Por que um presidente-candidato, mentiroso contumaz, em fala desesperada dentro da Casa Branca, diante do Brasão e da bandeira nacional, envergonha o seu país perante o mundo e usa o poder de presidente para proteger sua reeleição atacando o mesmo sistema que o elegeu há quatro anos?
Eis o que queríamos mostrar com a documentação que se encontra hoje no Arquivo da Família Kennedy disponível no site da Florida International University. Será que Joe Biden, inspirado no dossiê, escolheu a mesma estratégia que no caso do Amazonas levou o “Chiclete de Onça” a reconhecer sua derrota? É um excelente precedente. Afinal não há muita diferença entre uma eleição estudantil no Brasil e as eleições americanas, embora a primeira seja mais sofisticada, mais rápida e com menos baixaria.
Os comentaristas internacionais, aqueles que fumam cachimbo, garantem que a desinformação propagada por Trump, seus filhos e aliados em número cada vez mais reduzido, serve de combustível para que ativistas de extrema-direita, hordas fascistas e supremacistas brancos armados do grupo Proud Boys apelem para a violência, o que permitiria melar a eleição.

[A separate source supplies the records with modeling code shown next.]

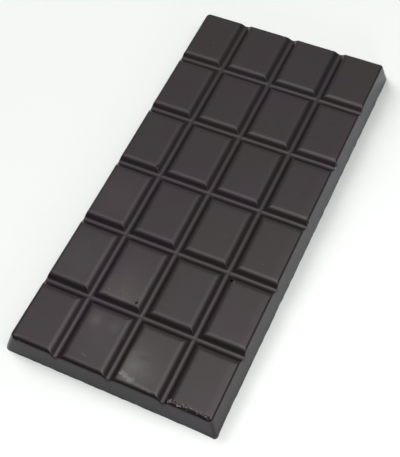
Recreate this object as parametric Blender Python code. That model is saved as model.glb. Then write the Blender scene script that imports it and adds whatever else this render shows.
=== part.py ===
"""Moulded dark chocolate bar, four columns by six rows of blocks.

Units are metres and +Z is up. The bar lies flat on its base: its columns run
along X, its rows along Y, and the origin is the middle of the base.
"""
import math

import bmesh
import bpy
from mathutils import Matrix, Vector

MM = 0.001

# Blocks
COLUMNS = 4
ROWS = 6
COLUMN_PITCH = 18.7 * MM
ROW_PITCH = 25.3 * MM

# Outer slab: the walls lean in from the base to the top
BASE_WIDTH = 73.8 * MM
BASE_LENGTH = 151.0 * MM
THICKNESS = 7.5 * MM
WALL_LEAN = math.radians(17.2)
RIM_RADIUS = 1.2 * MM
RIM_SEGMENTS = 6
CORNER_RADIUS = 1.6 * MM
CORNER_SEGMENTS = 5

# Grooves: a narrow rounded valley, sloping sides and a soft upper edge
GROOVE_DEPTH = 1.65 * MM
GROOVE_HALF_WIDTH = 2.4 * MM
VALLEY_HALF_WIDTH = 0.58 * MM
VALLEY_RADIUS = 1.2 * MM
VALLEY_SEGMENTS = 4
EDGE_RADIUS = 2.6 * MM
EDGE_SEGMENTS = 6

# The cutters reach past the bar and stand clear of its top face
CUTTER_OVERHANG = 4.0 * MM
CUTTER_HEADROOM = 3.0 * MM
EDGE_RUNOUT = 0.006 * MM

CHOCOLATE_COLOUR = (0.030, 0.022, 0.023, 1.0)
CHOCOLATE_ROUGHNESS = 0.32
CHOCOLATE_METALLIC = 0.0
SMOOTH_ANGLE = math.radians(28.0)
SAME_HEIGHT = 0.01 * MM


def clear_scene():
    """Remove every object that the file started with."""
    for old in list(bpy.data.objects):
        bpy.data.objects.remove(old, do_unlink=True)


def new_collection(name):
    """Make a collection under the scene's own one."""
    group = bpy.data.collections.new(name)
    bpy.context.scene.collection.children.link(group)
    return group


def mesh_object(name, bm, group):
    """Turn a bmesh into an object of the given collection."""
    mesh = bpy.data.meshes.new(name)
    bm.to_mesh(mesh)
    bm.free()
    thing = bpy.data.objects.new(name, mesh)
    group.objects.link(thing)
    return thing


def chocolate_material():
    """Dark, slightly glossy chocolate."""
    material = bpy.data.materials.new("dark_chocolate")
    material.use_nodes = True
    shader = material.node_tree.nodes["Principled BSDF"]
    shader.inputs["Base Color"].default_value = CHOCOLATE_COLOUR
    shader.inputs["Roughness"].default_value = CHOCOLATE_ROUGHNESS
    shader.inputs["Metallic"].default_value = CHOCOLATE_METALLIC
    return material


def lean_in_top(bm):
    """Move the top corners inwards, so that all four walls lean."""
    inset = THICKNESS * math.tan(WALL_LEAN)
    for vert in bm.verts:
        if vert.co.z > THICKNESS / 2:
            vert.co.x -= math.copysign(inset, vert.co.x)
            vert.co.y -= math.copysign(inset, vert.co.y)


def round_edges(bm, chosen, radius, segments):
    """Bevel the chosen edges to a round of the given radius."""
    bmesh.ops.bevel(bm, geom=chosen, offset=radius, offset_type="OFFSET",
                    segments=segments, profile=0.5, affect="EDGES",
                    clamp_overlap=True)


def tangent_length(radius, turn):
    """Distance from a sharp edge to where its round begins."""
    return radius * math.tan(turn / 2)


def make_slab(group):
    """The solid bar before its grooves are cut."""
    bm = bmesh.new()
    bmesh.ops.create_cube(bm, size=1.0)
    bmesh.ops.scale(bm, verts=bm.verts, vec=(BASE_WIDTH, BASE_LENGTH, THICKNESS))
    bmesh.ops.translate(bm, verts=bm.verts, vec=(0.0, 0.0, THICKNESS / 2))
    lean_in_top(bm)

    upright = [edge for edge in bm.edges
               if abs(edge.verts[0].co.z - edge.verts[1].co.z) > THICKNESS / 2]
    corner_turn = math.radians(90.0)
    round_edges(bm, upright, tangent_length(CORNER_RADIUS, corner_turn), CORNER_SEGMENTS)

    rim = [edge for edge in bm.edges
           if all(abs(vert.co.z - THICKNESS) < SAME_HEIGHT for vert in edge.verts)]
    rim_turn = math.radians(90.0) - WALL_LEAN
    round_edges(bm, rim, tangent_length(RIM_RADIUS, rim_turn), RIM_SEGMENTS)

    return mesh_object("chocolate_bar", bm, group)


def arc(centre_x, centre_z, radius, start, end, segments):
    """Points of an arc; angles run from straight down, towards +X."""
    points = []
    for step in range(segments + 1):
        angle = start + (end - start) * step / segments
        points.append((centre_x + radius * math.sin(angle),
                       centre_z - radius * math.cos(angle)))
    return points


def groove_half_profile():
    """Right half of a groove's section, from its middle up to the top face.

    Each point is (distance from the middle, height above the base).
    """
    floor = THICKNESS - GROOVE_DEPTH
    slope = math.atan2(GROOVE_DEPTH, GROOVE_HALF_WIDTH - VALLEY_HALF_WIDTH)
    valley_start = VALLEY_HALF_WIDTH - tangent_length(VALLEY_RADIUS, slope)
    edge_end = GROOVE_HALF_WIDTH + tangent_length(EDGE_RADIUS, slope)

    points = [(0.0, floor)]
    points += arc(valley_start, floor + VALLEY_RADIUS, VALLEY_RADIUS,
                  0.0, slope, VALLEY_SEGMENTS)
    edge_centre = THICKNESS - EDGE_RADIUS + EDGE_RUNOUT
    points += arc(edge_end, edge_centre, EDGE_RADIUS,
                  math.pi + slope, math.pi, EDGE_SEGMENTS)
    return points


def make_groove_cutter(name, half_length, along_x, offset, group):
    """A long prism with the groove's section, ready to be subtracted."""
    right = groove_half_profile()
    left = [(-across, height) for across, height in reversed(right[1:])]
    roof = THICKNESS + CUTTER_HEADROOM
    edge = right[-1][0]
    section = left + right + [(edge, roof), (-edge, roof)]

    bm = bmesh.new()
    outline = [bm.verts.new((across, -half_length, height)) for across, height in section]
    face = bm.faces.new(outline)
    pushed = bmesh.ops.extrude_face_region(bm, geom=[face])
    moved = [item for item in pushed["geom"] if isinstance(item, bmesh.types.BMVert)]
    bmesh.ops.translate(bm, verts=moved, vec=(0.0, 2 * half_length, 0.0))
    if along_x:
        turn = Matrix.Rotation(math.radians(90.0), 4, "Z")
        bmesh.ops.transform(bm, matrix=turn, verts=bm.verts)
    bmesh.ops.recalc_face_normals(bm, faces=bm.faces)

    cutter = mesh_object(name, bm, group)
    cutter.location = Vector((0.0, offset, 0.0)) if along_x else Vector((offset, 0.0, 0.0))
    cutter.hide_render = True
    cutter.display_type = "WIRE"
    return cutter


def groove_offsets(count, pitch):
    """Places of the grooves between a number of blocks, centred on zero."""
    return [(index - count / 2) * pitch for index in range(1, count)]


def make_cutters(group):
    """All grooves between the columns, then all between the rows."""
    cutters = []
    for index, offset in enumerate(groove_offsets(COLUMNS, COLUMN_PITCH), start=1):
        half_length = BASE_LENGTH / 2 + CUTTER_OVERHANG
        cutters.append(make_groove_cutter(f"column_groove_{index}", half_length,
                                          False, offset, group))
    for index, offset in enumerate(groove_offsets(ROWS, ROW_PITCH), start=1):
        half_length = BASE_WIDTH / 2 + CUTTER_OVERHANG
        cutters.append(make_groove_cutter(f"row_groove_{index}", half_length,
                                          True, offset, group))
    return cutters


def cut_grooves(bar, cutters):
    """Subtract every cutter from the bar with a Boolean of its own."""
    for cutter in cutters:
        cut = bar.modifiers.new(cutter.name, "BOOLEAN")
        cut.operation = "DIFFERENCE"
        cut.solver = "EXACT"
        cut.object = cutter


def main():
    clear_scene()
    parts = new_collection("chocolate_bar")
    tools = new_collection("cutters")
    bar = make_slab(parts)
    bar.data.materials.append(chocolate_material())
    cut_grooves(bar, make_cutters(tools))
    bar.data.shade_smooth()
    bar.data.set_sharp_from_angle(angle=SMOOTH_ANGLE)


main()
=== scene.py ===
"""Looks of a moulded dark chocolate bar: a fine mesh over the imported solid,
its chocolate surface with small moulding faults, and a soft white studio.
"""
import math
import random

import bmesh
import bpy
import numpy as np
from mathutils import Matrix, Vector, noise


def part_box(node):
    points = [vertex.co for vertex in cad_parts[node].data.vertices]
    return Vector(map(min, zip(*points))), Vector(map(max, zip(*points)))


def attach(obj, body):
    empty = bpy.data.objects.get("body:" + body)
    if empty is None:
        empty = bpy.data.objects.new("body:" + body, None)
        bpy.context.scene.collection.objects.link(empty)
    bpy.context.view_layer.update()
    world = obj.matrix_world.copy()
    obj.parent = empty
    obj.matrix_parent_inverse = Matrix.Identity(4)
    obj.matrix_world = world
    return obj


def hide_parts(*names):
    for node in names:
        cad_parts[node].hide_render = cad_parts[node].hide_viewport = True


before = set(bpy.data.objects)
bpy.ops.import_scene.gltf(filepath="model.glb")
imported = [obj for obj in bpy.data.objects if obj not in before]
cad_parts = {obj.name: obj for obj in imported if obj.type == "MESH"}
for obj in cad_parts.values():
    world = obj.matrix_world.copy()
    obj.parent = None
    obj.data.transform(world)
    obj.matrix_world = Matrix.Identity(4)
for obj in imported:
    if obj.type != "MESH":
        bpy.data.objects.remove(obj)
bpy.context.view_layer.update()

MM = 0.001

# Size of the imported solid, in millimetres
_, BAR_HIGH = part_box("chocolate_bar")
BASE_HALF_X = BAR_HIGH[0] / MM
BASE_HALF_Y = BAR_HIGH[1] / MM
THICKNESS = BAR_HIGH[2] / MM

# The rest of its shape, in millimetres, as the solid was built
COLUMNS = 4
ROWS = 6
COLUMN_PITCH = 18.7
ROW_PITCH = 25.3
WALL_LEAN = math.radians(17.2)
RIM_RADIUS = 1.2
GROOVE_DEPTH = 1.65
GROOVE_HALF_WIDTH = 2.4
VALLEY_HALF_WIDTH = 0.58
VALLEY_RADIUS = 1.2
EDGE_RADIUS = 2.6

# Where the photograph departs from the solid: upright corners of different radii,
# a rounder near rim, and grooves a touch to the left
CORNER_RADIUS = 1.8
NEAR_RIGHT_CORNER_RADIUS = 1.0
FAR_RIGHT_TOP_RADIUS = 0.9
FAR_RIGHT_FOOT_RADIUS = 3.0
NEAR_RIM_RADIUS = 2.1
GROOVE_SHIFT_X = -0.12

# How softly grooves run into each other and out through the walls, in millimetres;
# the least only keeps a division by it safe
MITRE_BLEND = 0.04
GROOVE_END_BLEND = 1.6
LEAST_BLEND = 1e-6

# Mesh spacing, in millimetres
FINE_STEP = 0.30
COARSE_STEP = 0.80
FINE_REACH = 3.6
CORNER_REACH = 3.0
RIM_RINGS = 10
WALL_RINGS_HIGH = 8
WALL_RINGS_LOW = 10
HIGH_WALL_SHARE = 0.30
BASE_CROWDING = 1.7
SAME_PLACE = 0.001

# Where the mesh is divided further: at the creases, and at flaws, whose reach is
# given in radii or half widths. A face with more corners than the most is left whole.
CREASE_WIDTH = 0.45
CREASE_REACH = 3.0
PIN_HOLE_REACH = 2.2
RIM_GAP_REACH = 1.4
SCUFF_REACH = 1.3
FLAW_ROUNDS = 2
MOST_CORNERS = 8


def tangent_length(radius, turn):
    """Distance from a sharp edge to where its round begins."""
    return radius * math.tan(turn / 2)


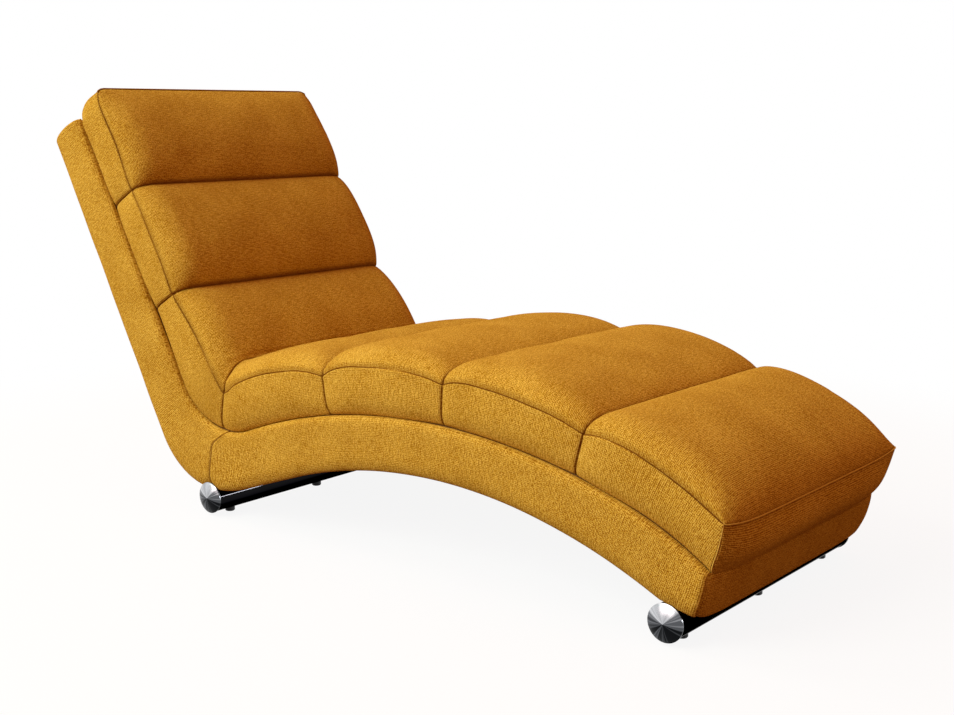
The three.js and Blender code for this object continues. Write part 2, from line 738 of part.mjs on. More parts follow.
function addCushions(prefix, endShares, crownShares) {
  for (let index = 0; index < endShares.length - 1; index += 1) {
    const [fromShare, toShare] = endShares.slice(index, index + 2);
    const channelAt = (share) => (share === bendChannelShare ? bendChannelHeight : channelHeight);
    const ends = {
      freeHead: fromShare === 0,
      freeFoot: toShare === 1,
      headChannel: channelAt(fromShare),
      footChannel: channelAt(toShare),
    };
    const from = deck.length * fromShare + (ends.freeHead ? 0 : clearance / 2);
    const to = deck.length * toShare - (ends.freeFoot ? 0 : clearance / 2);
    const cushion = cushionGeometry(from, to, crownHeight * crownShares[index], ends);
    addPiece(`${prefix}_cushion_${index + 1}`, cushion, mustardFabric);
  }
}

addSidePads();
addSidePanels();
addDeckPad();
addStraps('back', backStrapCount, backStrapRangeShares);
addStraps('seat', seatStrapCount, seatStrapRangeShares);
addRail('back_rail_upper', backRailUpperShare);
addRail('back_rail_lower', backRailLowerShare);
addRail('seat_rail', seatRailShare);
addHeadEnd();
addFootEnd();
addOutside();
for (const tube of tubes) {
  addTubeRail(tube);
  addSaddles(tube);
  addBolts(tube);
  addTube(tube);
  addCaps(tube);
  addRubberFeet(tube);
}
addCushions('back', backCushionEndShares, backCrownShares);
addCushions('seat', seatCushionEndShares, seatCrownShares);

// The finished piece stands with the middle of its length over the origin
const box = new THREE.Box3().setFromObject(assembly);
assembly.position.x = -(box.min.x + box.max.x) / 2;

const chaiseLongue = new THREE.Group();
chaiseLongue.add(assembly);

export default chaiseLongue;
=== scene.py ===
# %% [markdown]
# # An upholstered chaise longue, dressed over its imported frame
# The real piece is a one-person lounger: a bent, padded base in mustard chenille, seven cushions sewn
# side by side along its top, and two gloss black tubes with polished caps under it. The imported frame
# has every piece at its true size. This lesson keeps those sizes and gives each piece its looks:
# cushions that are stuffed like cushions, seams closed by a thin cord, woven cloth, lacquer, chrome and
# rubber.
# Everything is in metres, with +X towards the foot, +Y to the sitter's left and +Z up.

import math

import bpy
import numpy as np
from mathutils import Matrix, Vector


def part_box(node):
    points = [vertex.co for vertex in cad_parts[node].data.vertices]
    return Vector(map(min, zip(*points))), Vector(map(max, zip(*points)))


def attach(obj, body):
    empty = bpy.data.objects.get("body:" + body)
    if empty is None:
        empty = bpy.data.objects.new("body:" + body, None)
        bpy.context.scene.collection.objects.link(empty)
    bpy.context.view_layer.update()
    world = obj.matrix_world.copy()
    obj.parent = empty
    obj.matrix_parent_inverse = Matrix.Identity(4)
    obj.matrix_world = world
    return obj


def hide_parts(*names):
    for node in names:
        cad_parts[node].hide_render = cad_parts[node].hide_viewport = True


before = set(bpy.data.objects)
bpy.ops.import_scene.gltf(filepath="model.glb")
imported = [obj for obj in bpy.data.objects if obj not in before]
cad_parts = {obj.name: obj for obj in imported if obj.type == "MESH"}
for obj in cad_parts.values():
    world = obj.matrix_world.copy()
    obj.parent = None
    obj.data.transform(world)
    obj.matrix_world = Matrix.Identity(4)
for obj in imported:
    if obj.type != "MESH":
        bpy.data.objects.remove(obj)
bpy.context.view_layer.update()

# %% [markdown]
# ## The two side lines
# Seen from the side, the lounger is drawn by two smooth lines. The deck line is where the cushions
# lie: straight down the back, round the tight bend, over the long crest of the seat and down to the
# foot. The outside line runs down the rear, round the heel, and under the arch. A spline through
# points could draw them too, but straight and round runs that join smoothly are what an upholstery
# template has, and every cushion can then be placed by its distance along the deck and its height
# above it.

# %% A line of straight and round runs
class SideLine:
    """A smooth line in the side view. A place on it is a distance along it, moved to its left."""

    STEP = 0.001

    def __init__(self, start, heading_degrees):
        self.x, self.z = [start[0]], [start[1]]
        self.heading = [math.radians(heading_degrees)]
        self.distance = [0.0]

    def run(self, length, turn_degrees=0.0):
        steps = max(2, round(length / self.STEP))
        turn = math.radians(turn_degrees) / steps
        for _ in range(steps):
            chord_heading = self.heading[-1] + turn / 2
            self.x.append(self.x[-1] + math.cos(chord_heading) * length / steps)
            self.z.append(self.z[-1] + math.sin(chord_heading) * length / steps)
            self.heading.append(self.heading[-1] + turn)
            self.distance.append(self.distance[-1] + length / steps)
        return self

    def arc(self, radius, turn_degrees):
        return self.run(radius * abs(math.radians(turn_degrees)), turn_degrees)

    def arc_to(self, x, z):
        dx, dz, heading = x - self.x[-1], z - self.z[-1], self.heading[-1]
        along = dx * math.cos(heading) + dz * math.sin(heading)
        across = dz * math.cos(heading) - dx * math.sin(heading)
        radius = (dx * dx + dz * dz) / (2 * abs(across))
        return self.arc(radius, math.degrees(2 * math.atan2(across, along)))

    @property
    def length(self):
        return self.distance[-1]

    def at(self, distance, left=0.0):
        """X and Z at a distance along the line, carried straight on past its ends."""
        inside = np.clip(distance, 0.0, self.length)
        heading = np.interp(inside, self.distance, self.heading)
        beyond, ahead, up = distance - inside, np.cos(heading), np.sin(heading)
        x = np.interp(inside, self.distance, self.x) + ahead * beyond - up * left
        z = np.interp(inside, self.distance, self.z) + up * beyond + ahead * left
        return x, z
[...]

Na minha humilde opinião, isso não ocorrerá. A democracia americana é suficientemente forte para não sucumbir. Lá, é preciso muito mais do que um soldado, um cabo e um jeep para fechar o Supremo Tribunal Federal.
Old woman’s fart
Não podemos esquecer que quem derrotou o poderoso exército americano na guerra do Vietnã foram os vietcongs, mas não conseguiriam realizar tal façanha se não tivessem como aliados o lado sadio do Estados Unidos, que levou às ruas, em contínuas jornadas, milhões de manifestantes, entre eles Jane Fonda, Joan Baez. Essa América que admiramos não permitirá os atentados contra a democracia.
Diante disso, a reação truculenta de Trump, homofóbico e racista, não passa de um “peido de velha”, denominação dada na década de 1950 a umas fitinhas de papel com uma quantidade bem pequena de pólvora em formato de unha colada uma ao lado da outra. Nas festas juninas, se acendia com o fósforo uma das extremidades e ela ia estalando em sequência à medida que o fogo avançava. Ou então se esfregava na calçada o que provocava estalos em série. Parecia com os rolinhos de papel cor de rosa dos revólveres de espoleta. Deixava no ar uma pequena nuvem de fumaça com olor de enxofre, repolho cozido, ovo podre e ácido butanoico.
O “peido de velha” era uma espécie de fogo de artifício inofensivo. Eis o que eu queria dizer: as fanfarronadas de Donald Trump, em que pese as milícias armadas, não passam de um peido-de velho. Faz barulho, fede, mas passa logo. O pesadelo, que acabou nos Estados Unidos, desce a ladeira no Brasil, onde um Trump de igarapé procura imitar sua caricatura original. A “esperança” na vitória de Trump, manifestada por Bolsonaro, morreu. O mundo respira aliviado. O Senado americano vai mesmo ser presidido por Kamala Harris, representante da inteligência, da beleza e da civilização. E o Brasil?